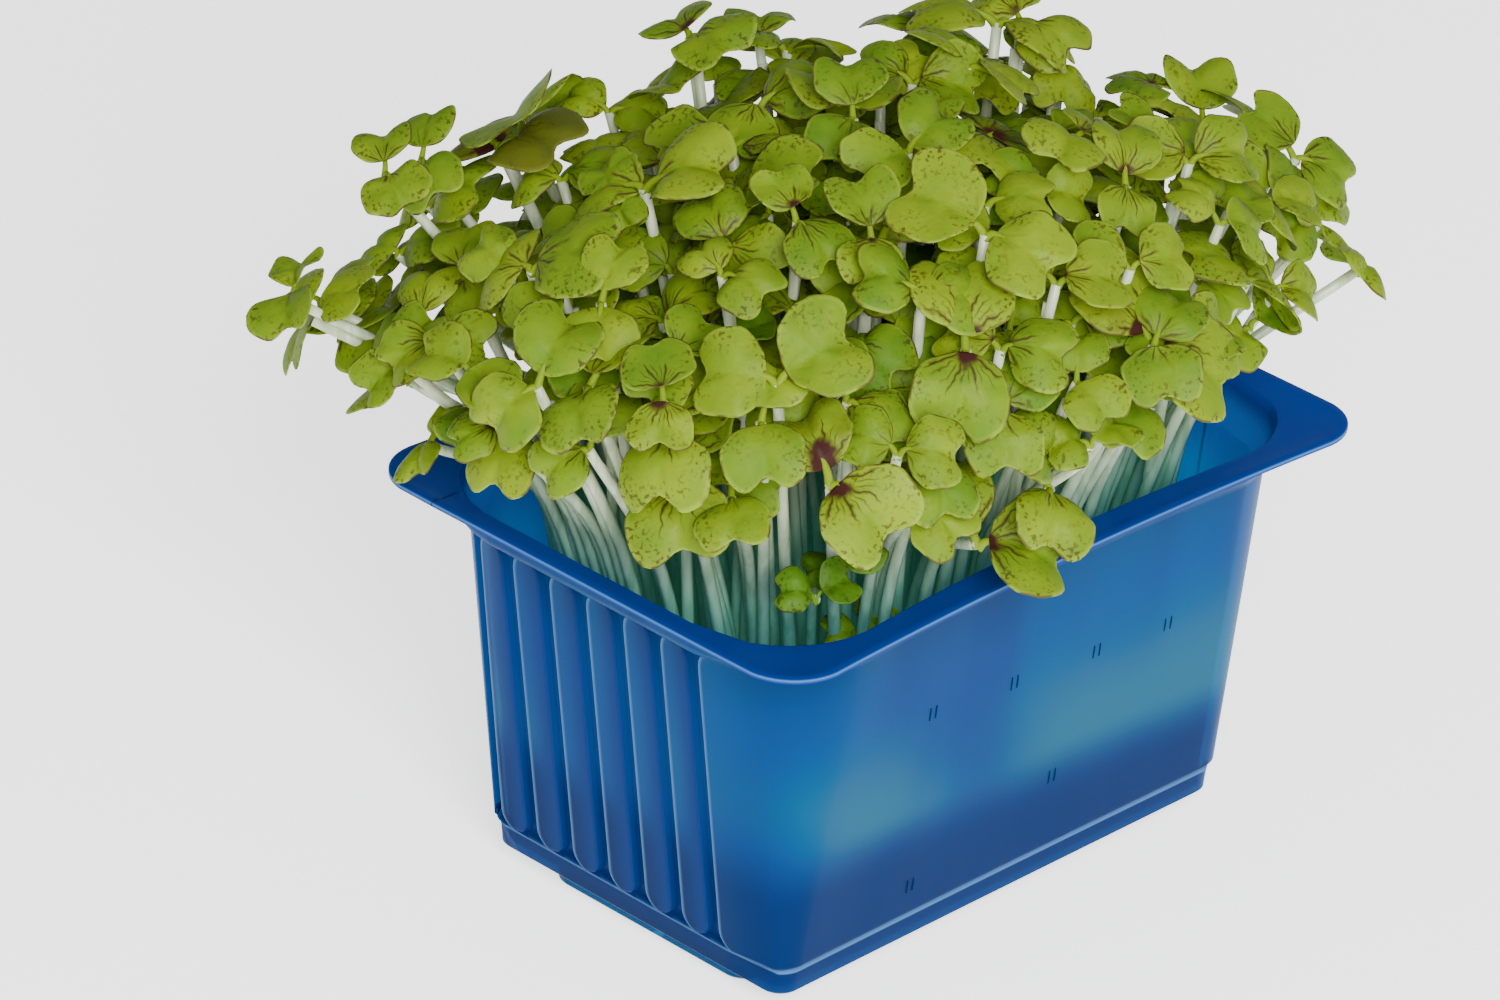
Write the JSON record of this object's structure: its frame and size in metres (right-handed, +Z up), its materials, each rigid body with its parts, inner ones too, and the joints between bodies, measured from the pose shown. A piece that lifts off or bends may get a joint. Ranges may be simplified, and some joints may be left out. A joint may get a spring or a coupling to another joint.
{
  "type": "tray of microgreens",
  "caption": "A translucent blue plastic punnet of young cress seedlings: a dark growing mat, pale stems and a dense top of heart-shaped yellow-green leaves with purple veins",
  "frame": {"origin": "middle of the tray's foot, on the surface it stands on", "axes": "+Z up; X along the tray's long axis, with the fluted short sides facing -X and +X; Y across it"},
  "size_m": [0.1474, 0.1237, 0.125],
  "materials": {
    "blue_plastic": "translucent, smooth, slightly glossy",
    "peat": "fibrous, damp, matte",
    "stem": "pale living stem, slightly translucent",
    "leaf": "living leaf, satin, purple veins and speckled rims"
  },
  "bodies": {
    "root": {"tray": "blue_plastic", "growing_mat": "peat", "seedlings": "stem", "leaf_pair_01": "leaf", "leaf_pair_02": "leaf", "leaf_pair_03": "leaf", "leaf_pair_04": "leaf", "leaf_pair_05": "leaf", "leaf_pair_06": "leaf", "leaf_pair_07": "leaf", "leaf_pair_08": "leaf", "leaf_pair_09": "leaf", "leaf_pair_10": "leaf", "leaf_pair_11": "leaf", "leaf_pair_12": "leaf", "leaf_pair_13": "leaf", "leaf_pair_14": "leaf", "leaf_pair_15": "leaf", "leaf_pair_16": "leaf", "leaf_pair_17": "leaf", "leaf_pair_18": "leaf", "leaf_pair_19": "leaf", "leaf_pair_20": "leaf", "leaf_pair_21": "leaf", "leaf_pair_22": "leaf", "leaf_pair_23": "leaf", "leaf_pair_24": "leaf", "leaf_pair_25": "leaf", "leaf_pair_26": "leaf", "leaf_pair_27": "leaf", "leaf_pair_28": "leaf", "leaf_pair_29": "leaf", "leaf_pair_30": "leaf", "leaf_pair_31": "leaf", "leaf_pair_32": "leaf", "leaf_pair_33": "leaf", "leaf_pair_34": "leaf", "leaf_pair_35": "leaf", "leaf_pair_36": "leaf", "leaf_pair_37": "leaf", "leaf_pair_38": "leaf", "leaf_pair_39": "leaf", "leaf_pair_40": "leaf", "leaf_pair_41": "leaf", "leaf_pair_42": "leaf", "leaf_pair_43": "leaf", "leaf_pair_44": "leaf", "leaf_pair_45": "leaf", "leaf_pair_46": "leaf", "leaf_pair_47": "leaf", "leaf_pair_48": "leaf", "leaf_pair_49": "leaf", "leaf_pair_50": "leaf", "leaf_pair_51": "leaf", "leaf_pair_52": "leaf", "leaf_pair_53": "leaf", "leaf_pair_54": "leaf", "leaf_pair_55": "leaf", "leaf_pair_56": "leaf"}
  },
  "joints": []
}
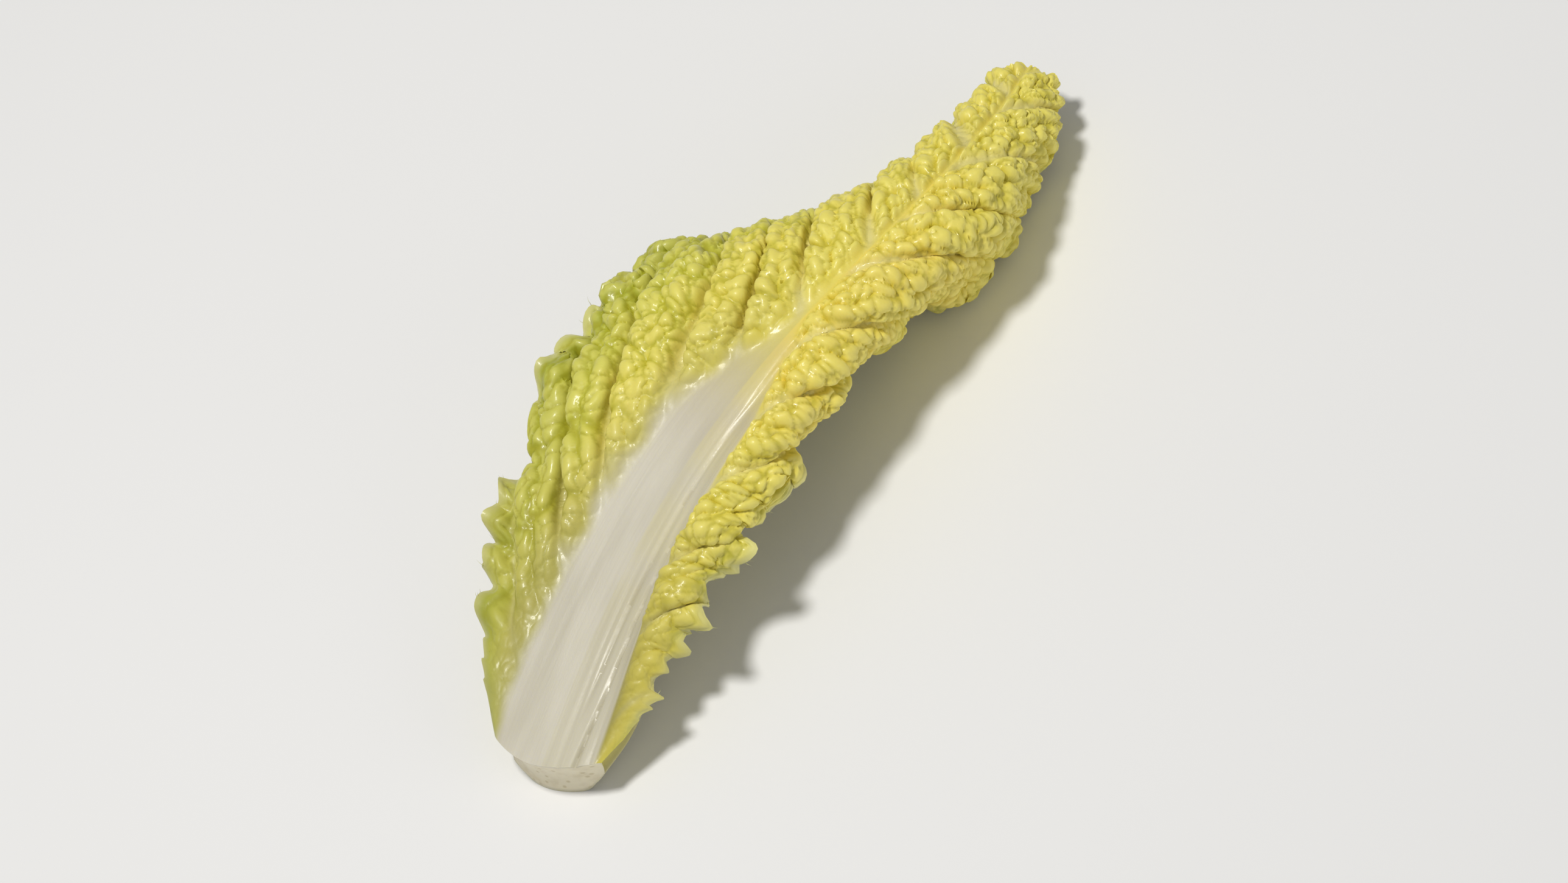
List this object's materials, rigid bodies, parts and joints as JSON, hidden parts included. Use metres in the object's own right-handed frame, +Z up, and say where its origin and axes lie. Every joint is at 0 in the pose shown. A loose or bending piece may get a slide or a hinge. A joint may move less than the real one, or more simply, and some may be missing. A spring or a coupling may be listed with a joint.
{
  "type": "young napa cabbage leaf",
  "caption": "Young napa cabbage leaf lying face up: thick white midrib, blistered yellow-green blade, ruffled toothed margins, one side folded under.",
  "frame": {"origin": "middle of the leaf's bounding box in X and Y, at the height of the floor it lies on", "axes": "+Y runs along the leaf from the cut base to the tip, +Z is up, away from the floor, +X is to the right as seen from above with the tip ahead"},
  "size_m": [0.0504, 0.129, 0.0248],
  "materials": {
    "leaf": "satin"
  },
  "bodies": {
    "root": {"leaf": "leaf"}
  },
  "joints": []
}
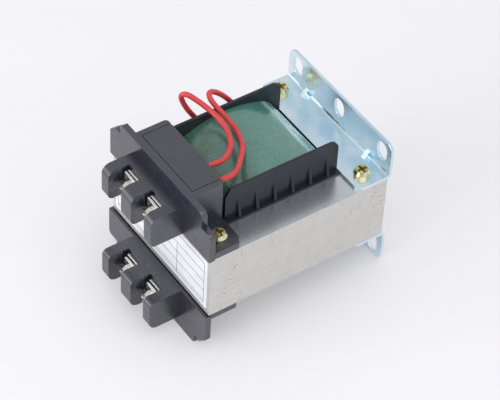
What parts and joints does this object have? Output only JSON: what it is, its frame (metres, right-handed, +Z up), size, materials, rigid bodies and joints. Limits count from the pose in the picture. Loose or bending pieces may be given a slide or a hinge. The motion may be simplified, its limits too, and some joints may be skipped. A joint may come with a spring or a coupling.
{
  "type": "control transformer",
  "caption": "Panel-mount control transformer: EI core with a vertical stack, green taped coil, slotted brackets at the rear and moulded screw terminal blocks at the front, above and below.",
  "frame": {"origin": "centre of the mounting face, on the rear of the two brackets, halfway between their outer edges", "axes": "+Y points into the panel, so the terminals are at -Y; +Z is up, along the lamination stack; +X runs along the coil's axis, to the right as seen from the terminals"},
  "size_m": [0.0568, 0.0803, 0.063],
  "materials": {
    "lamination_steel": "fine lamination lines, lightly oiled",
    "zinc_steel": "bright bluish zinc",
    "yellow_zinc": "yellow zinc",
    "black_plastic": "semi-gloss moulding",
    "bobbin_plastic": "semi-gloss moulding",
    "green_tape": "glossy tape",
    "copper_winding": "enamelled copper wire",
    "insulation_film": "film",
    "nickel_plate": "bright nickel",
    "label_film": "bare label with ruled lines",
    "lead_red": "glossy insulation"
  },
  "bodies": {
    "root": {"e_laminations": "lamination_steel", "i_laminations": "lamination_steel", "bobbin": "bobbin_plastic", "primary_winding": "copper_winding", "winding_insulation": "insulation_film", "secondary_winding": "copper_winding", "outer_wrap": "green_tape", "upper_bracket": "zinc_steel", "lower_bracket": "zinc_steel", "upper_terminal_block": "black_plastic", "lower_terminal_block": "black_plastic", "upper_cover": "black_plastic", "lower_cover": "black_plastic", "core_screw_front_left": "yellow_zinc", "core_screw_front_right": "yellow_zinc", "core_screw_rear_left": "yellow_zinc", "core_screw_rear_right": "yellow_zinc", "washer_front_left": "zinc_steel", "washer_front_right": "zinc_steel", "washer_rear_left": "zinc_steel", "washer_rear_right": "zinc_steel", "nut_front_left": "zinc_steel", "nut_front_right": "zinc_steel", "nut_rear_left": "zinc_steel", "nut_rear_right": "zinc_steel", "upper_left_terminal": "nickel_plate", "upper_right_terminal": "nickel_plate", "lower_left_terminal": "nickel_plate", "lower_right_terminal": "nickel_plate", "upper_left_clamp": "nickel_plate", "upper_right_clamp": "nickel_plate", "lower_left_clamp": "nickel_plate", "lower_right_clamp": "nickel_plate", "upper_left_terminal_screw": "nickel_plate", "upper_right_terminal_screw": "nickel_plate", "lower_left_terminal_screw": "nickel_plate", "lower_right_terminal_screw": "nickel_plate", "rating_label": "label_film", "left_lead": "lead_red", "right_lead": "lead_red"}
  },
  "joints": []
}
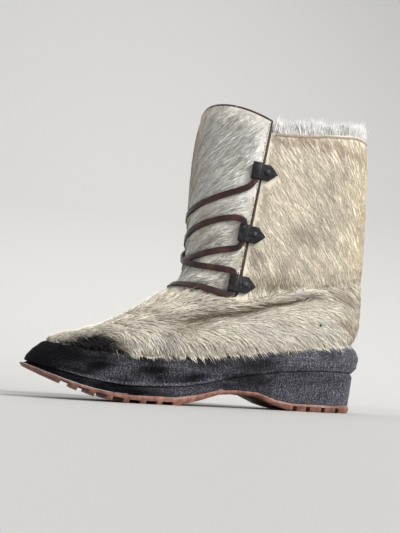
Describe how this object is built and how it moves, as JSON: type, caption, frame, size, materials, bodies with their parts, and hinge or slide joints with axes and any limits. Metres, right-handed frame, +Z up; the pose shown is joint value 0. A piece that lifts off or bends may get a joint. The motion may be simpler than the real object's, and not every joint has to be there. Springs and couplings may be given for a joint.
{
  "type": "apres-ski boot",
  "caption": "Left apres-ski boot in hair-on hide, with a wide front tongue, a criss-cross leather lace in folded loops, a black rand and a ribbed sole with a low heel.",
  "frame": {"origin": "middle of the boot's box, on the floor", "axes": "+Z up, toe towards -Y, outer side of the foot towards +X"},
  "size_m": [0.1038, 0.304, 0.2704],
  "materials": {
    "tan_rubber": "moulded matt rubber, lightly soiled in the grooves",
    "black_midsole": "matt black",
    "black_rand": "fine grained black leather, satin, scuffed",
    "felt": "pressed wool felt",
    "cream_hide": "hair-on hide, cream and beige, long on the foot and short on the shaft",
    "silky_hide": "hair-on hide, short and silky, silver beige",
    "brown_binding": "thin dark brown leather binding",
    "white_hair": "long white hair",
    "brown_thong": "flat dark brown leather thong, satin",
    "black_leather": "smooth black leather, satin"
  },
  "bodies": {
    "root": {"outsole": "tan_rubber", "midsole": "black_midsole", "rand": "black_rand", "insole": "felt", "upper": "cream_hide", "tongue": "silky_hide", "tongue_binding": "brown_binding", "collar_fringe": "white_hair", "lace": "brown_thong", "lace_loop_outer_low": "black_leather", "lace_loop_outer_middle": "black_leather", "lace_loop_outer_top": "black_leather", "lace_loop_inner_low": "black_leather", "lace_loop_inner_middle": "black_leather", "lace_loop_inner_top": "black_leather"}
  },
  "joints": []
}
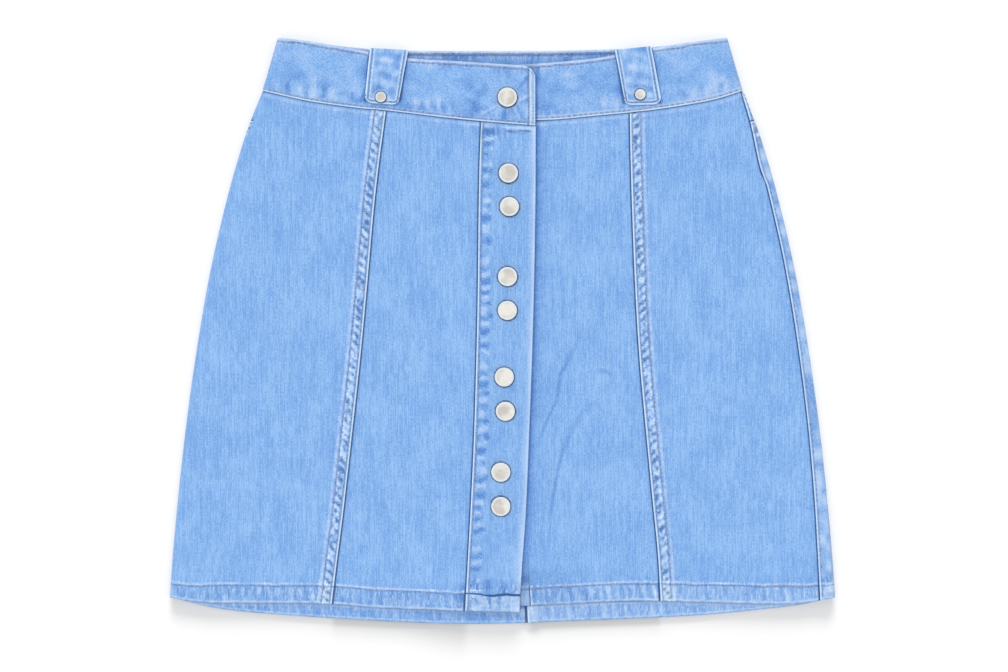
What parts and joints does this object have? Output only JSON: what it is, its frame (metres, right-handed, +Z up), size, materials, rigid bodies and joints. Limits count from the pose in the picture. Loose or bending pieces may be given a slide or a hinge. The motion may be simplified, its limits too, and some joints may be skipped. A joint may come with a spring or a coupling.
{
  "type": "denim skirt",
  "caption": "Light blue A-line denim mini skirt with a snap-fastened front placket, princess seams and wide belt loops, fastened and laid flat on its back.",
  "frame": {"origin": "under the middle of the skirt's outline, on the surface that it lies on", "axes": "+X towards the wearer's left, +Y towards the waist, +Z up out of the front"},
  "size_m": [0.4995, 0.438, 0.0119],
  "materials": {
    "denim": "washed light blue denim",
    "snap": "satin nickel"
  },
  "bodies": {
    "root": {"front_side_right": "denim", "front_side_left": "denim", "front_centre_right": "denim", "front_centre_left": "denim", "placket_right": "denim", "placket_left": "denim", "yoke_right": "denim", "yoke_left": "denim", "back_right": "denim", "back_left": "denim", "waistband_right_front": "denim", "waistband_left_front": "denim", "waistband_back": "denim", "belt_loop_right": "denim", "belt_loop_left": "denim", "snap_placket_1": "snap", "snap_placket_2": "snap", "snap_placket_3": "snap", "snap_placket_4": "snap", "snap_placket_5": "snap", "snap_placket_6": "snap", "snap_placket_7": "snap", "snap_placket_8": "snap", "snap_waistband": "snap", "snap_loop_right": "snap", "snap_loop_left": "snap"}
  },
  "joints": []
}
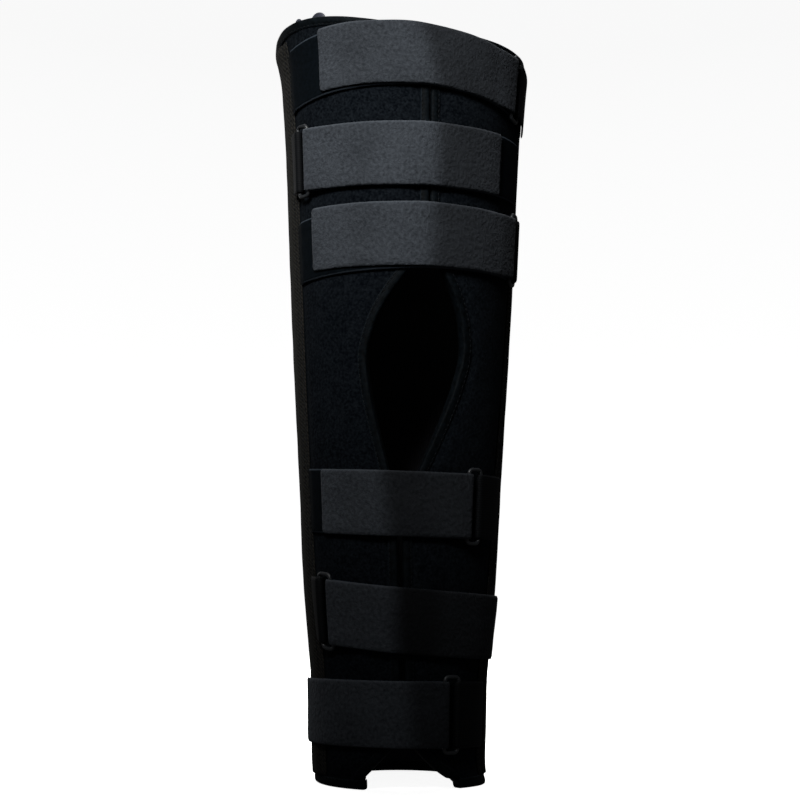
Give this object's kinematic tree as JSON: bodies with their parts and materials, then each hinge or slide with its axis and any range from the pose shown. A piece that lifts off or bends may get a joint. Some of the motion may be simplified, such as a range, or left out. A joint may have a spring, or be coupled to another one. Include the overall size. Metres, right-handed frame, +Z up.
###
> [WORK TO BE COMPLETED] Count how many lines in the data contain the word "hinge", giving the number without comment.

> [WORKED ANSWER] 5